*** GIVEN INFORMATION
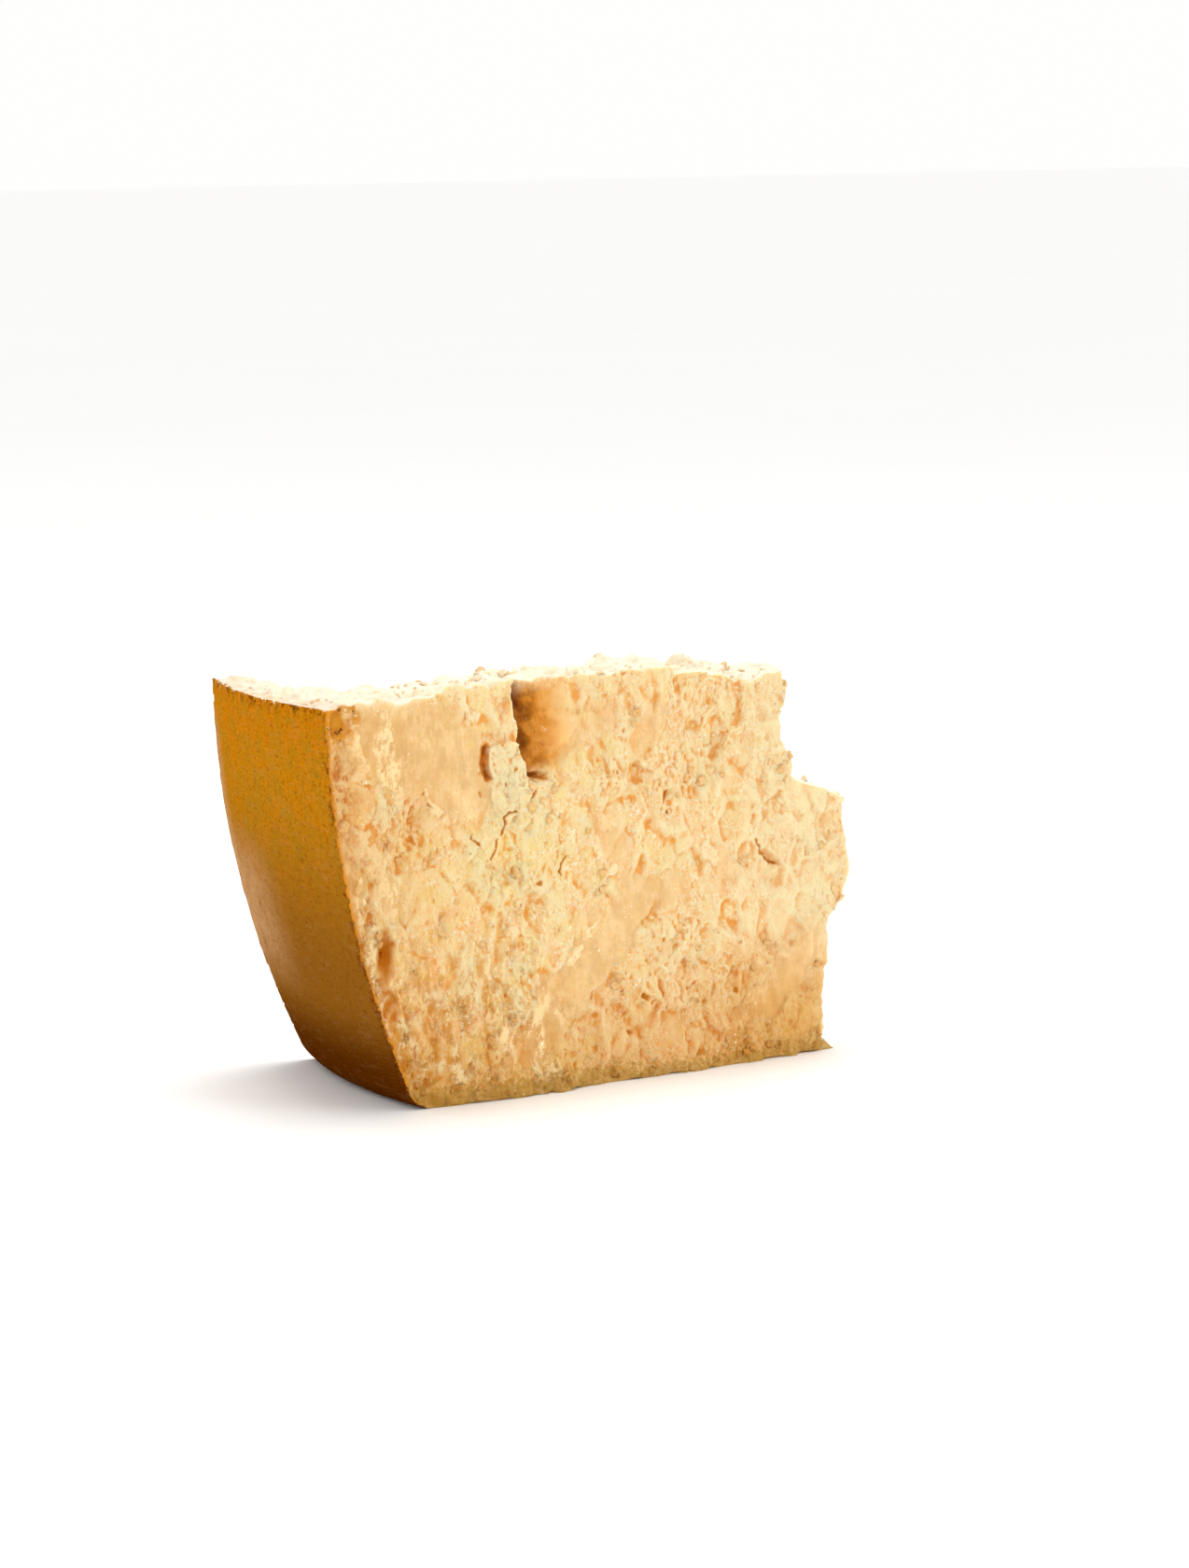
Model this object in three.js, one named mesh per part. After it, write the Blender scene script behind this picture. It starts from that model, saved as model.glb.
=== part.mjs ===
// Parmesan wedge: a piece broken by hand from half a wheel of hard cheese. It stands on the
// wheel's flat rind, the curved rind faces -X, the thin end +X, and the front break -Y.
// Millimetres, +Z up, resting on z = 0. The wedge is one piece, so it is one closed solid.

import * as THREE from 'three';

// ---- Driving dimensions, mm and degrees ----

const wheelRadius = 216;            // wheel's axis to the rind, at its widest height
const wheelAxis = [120.6, -3.5];    // where that axis stands, seen from above
const frontAngle = 12.5;            // front break, from the wedge's middle line
const backAngle = 13.8;             // back break, from the same line
const widestHeight = 124;           // height at which the rind stands upright
const rindBow = 285;                // radius of the rind's bow, seen from the side
const rindSkew = [4.6, 4.7];        // how much further out the back corner is, at bottom and top
const backLean = 5;                 // how far the back corner's foot stands out
const rindEdgeRound = 5;            // round of the rind's bottom edge
const tipWidth = 20;                // thickness of the thin end
const tipBulge = 1.5;               // how far the thin end swells between its corners
const tipSway = { depth: 2, pitch: 18 };  // and how its back corner wanders, going up
const meanLength = 180;             // inward distance of the thin end on the whole
const frontBelly = 3.2;             // how far the front break swells out low down
const bellyFrom = [28, 52];         // inward distances between which that swelling sets in
const bellyTop = 62;                // height where it has gone

// Inward distances, from wheelRadius, against heights: the thin end's broken outline.
const tipOutline = [
  [0, 183.5], [4, 179], [17, 178.4], [30, 180.4], [42, 183.4], [47, 189.6], [56, 191.6],
  [79, 189.8], [83, 181], [87, 169.6], [95, 167], [100, 163.8], [106, 164.4], [111, 168], [126, 166],
];
// Heights of the broken top against inward distances, along its front and its back edge.
const topFront = [
  [0, 122.6], [40, 122.4], [50, 124.2], [62, 126.4], [70, 124.7], [92, 125.2], [122, 126],
  [131, 124.4], [150, 119.8], [158, 120.6], [168, 121.8],
];
const topBack = [
  [0, 122.6], [12, 122.2], [18, 119.6], [36, 117.2], [46, 119.2], [54, 116.6], [64, 118.4],
  [74, 118], [84, 121.6], [140, 123], [170, 120.4],
];

// Flakes of the broken faces, largest first: cell size, rise and lean of a flake, and a seed.
const flakes = [
  { size: 17, rise: 1.1, lean: 1, seed: 11 },
  { size: 8, rise: 0.8, lean: 0.7, seed: 23 },
];
const flakeStretch = 1.5;           // flakes stand this much taller than wide
const topFlakeGain = 1.6;           // the split top is rougher than the breaks
const seamShare = 0.25;             // share of a flake's size over which its edge eases down
const breakInset = 0.6;             // mean depth of the broken faces behind their outline
const rindMargin = 7;               // width beside the rind over which the flakes set in

// The hollow that a knife has levered out of the front break, and the flake that it has raised.
const hollow = { left: 65.5, lip: 1.2, width: 36, depth: 9, foot: 92, full: 106 };
const raisedFlake = {
  left: 57.5, right: [68.5, 73.5], lip: 1.5, top: 107.5, widest: 93.5, full: 98, foot: 82, rise: 3,
};
const knifeSlit = { at: [74.5, 96.5], half: [5.2, 1.6], depth: 11 };

// Smaller marks of the front break: [inward, height], half sizes, turn in degrees and depth.
const dents = [
  { at: [19.5, 47], half: [3, 10.5], turn: 4, depth: 3 },          // brown dent by the rind
  { at: [21.5, 31], half: [2.2, 8], turn: 10, depth: 1.2 },        // its faint tail
  { at: [132.5, 109], half: [3.2, 11], turn: -10, depth: 3 },      // upright cavity at the top
  { at: [154.3, 77.5], half: [2.6, 4.6], turn: 0, depth: 4 },      // deep pit below the ledge
  { at: [164.4, 83], half: [2, 1.8], turn: 0, depth: 2.4 },
  { at: [135.4, 44.5], half: [2.6, 3.4], turn: 25, depth: 3 },
  { at: [116.5, 27.5], half: [1.6, 7.4], turn: -16, depth: 2.4 },  // curved crack
  { at: [161.5, 63.5], half: [1.5, 7.6], turn: -38, depth: 1.8 },  // slanting crack
  { at: [4.5, 118], half: [7, 6], turn: 0, depth: 2.4 },           // chipped corner by the rind
];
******
= DIRECTIONS FOR THIS TASK =
Return, please, the lines of the data from the first through the line containing "const bellyTop = 62;", both kept, exactly as they stand and nothing more.

= EXERCISE RESULT =
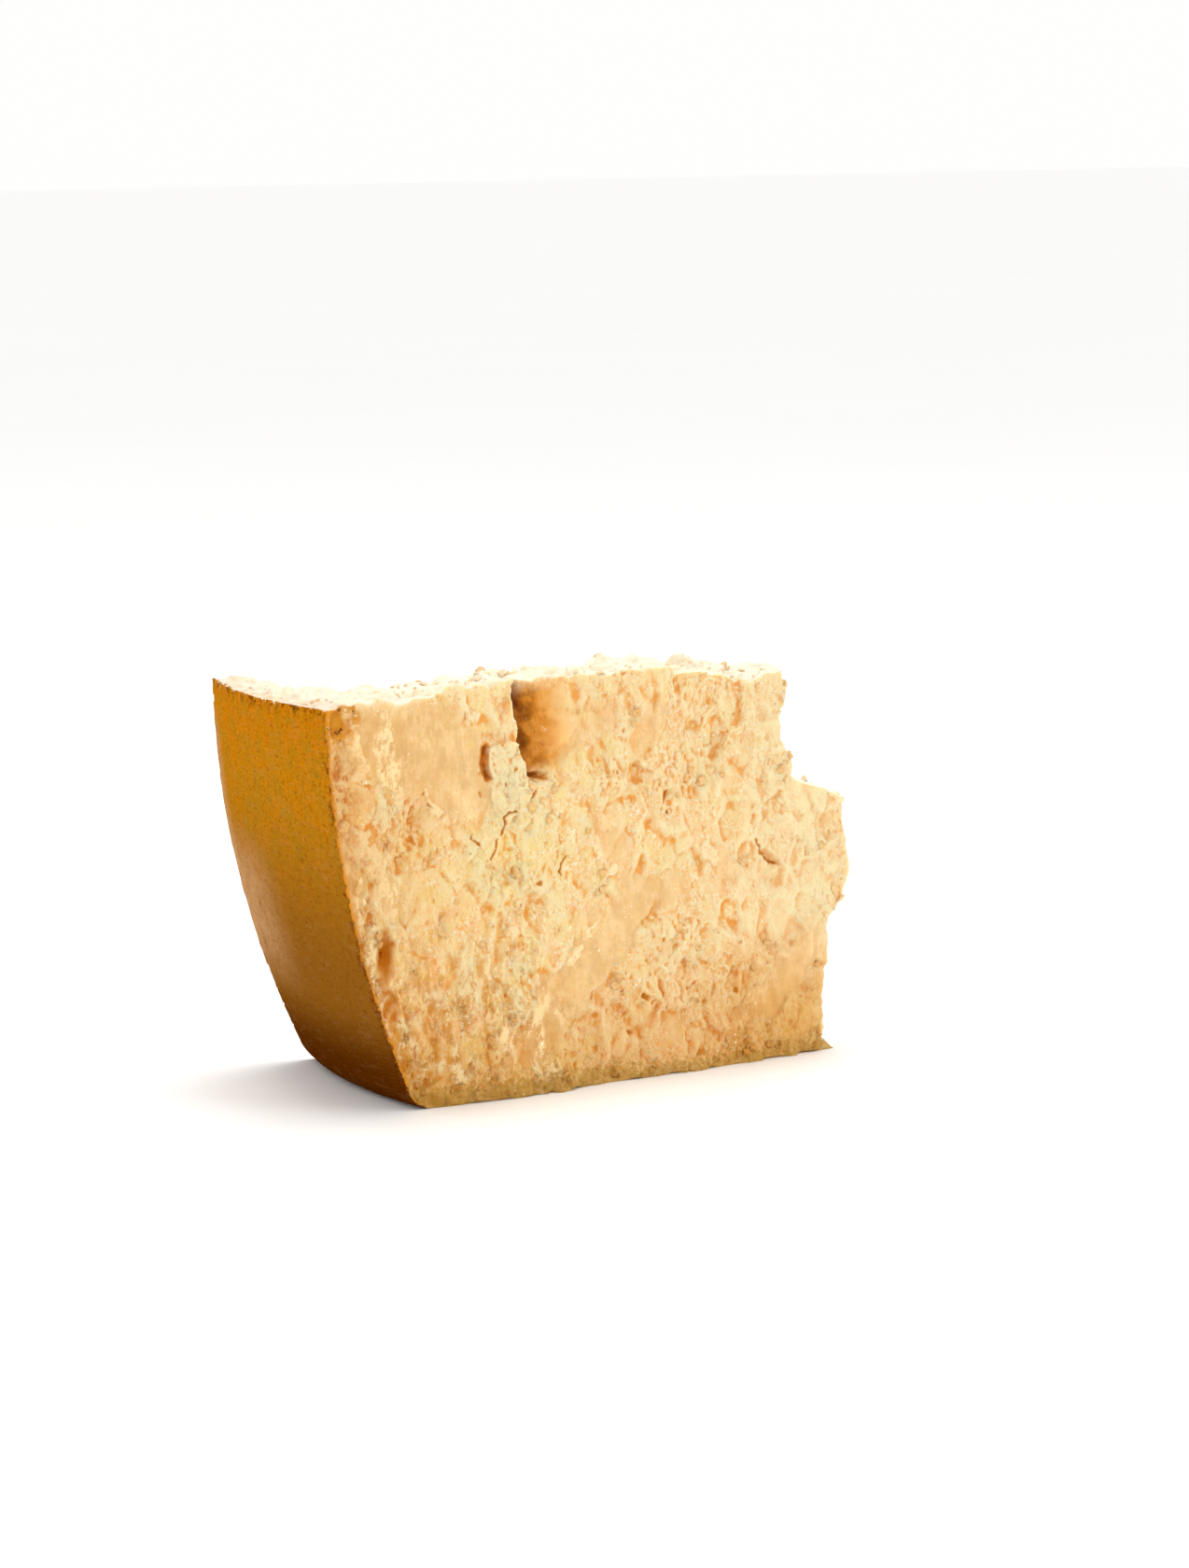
Model this object in three.js, one named mesh per part. After it, write the Blender scene script behind this picture. It starts from that model, saved as model.glb.
=== part.mjs ===
// Parmesan wedge: a piece broken by hand from half a wheel of hard cheese. It stands on the
// wheel's flat rind, the curved rind faces -X, the thin end +X, and the front break -Y.
// Millimetres, +Z up, resting on z = 0. The wedge is one piece, so it is one closed solid.

import * as THREE from 'three';

// ---- Driving dimensions, mm and degrees ----

const wheelRadius = 216;            // wheel's axis to the rind, at its widest height
const wheelAxis = [120.6, -3.5];    // where that axis stands, seen from above
const frontAngle = 12.5;            // front break, from the wedge's middle line
const backAngle = 13.8;             // back break, from the same line
const widestHeight = 124;           // height at which the rind stands upright
const rindBow = 285;                // radius of the rind's bow, seen from the side
const rindSkew = [4.6, 4.7];        // how much further out the back corner is, at bottom and top
const backLean = 5;                 // how far the back corner's foot stands out
const rindEdgeRound = 5;            // round of the rind's bottom edge
const tipWidth = 20;                // thickness of the thin end
const tipBulge = 1.5;               // how far the thin end swells between its corners
const tipSway = { depth: 2, pitch: 18 };  // and how its back corner wanders, going up
const meanLength = 180;             // inward distance of the thin end on the whole
const frontBelly = 3.2;             // how far the front break swells out low down
const bellyFrom = [28, 52];         // inward distances between which that swelling sets in
const bellyTop = 62;                // height where it has gone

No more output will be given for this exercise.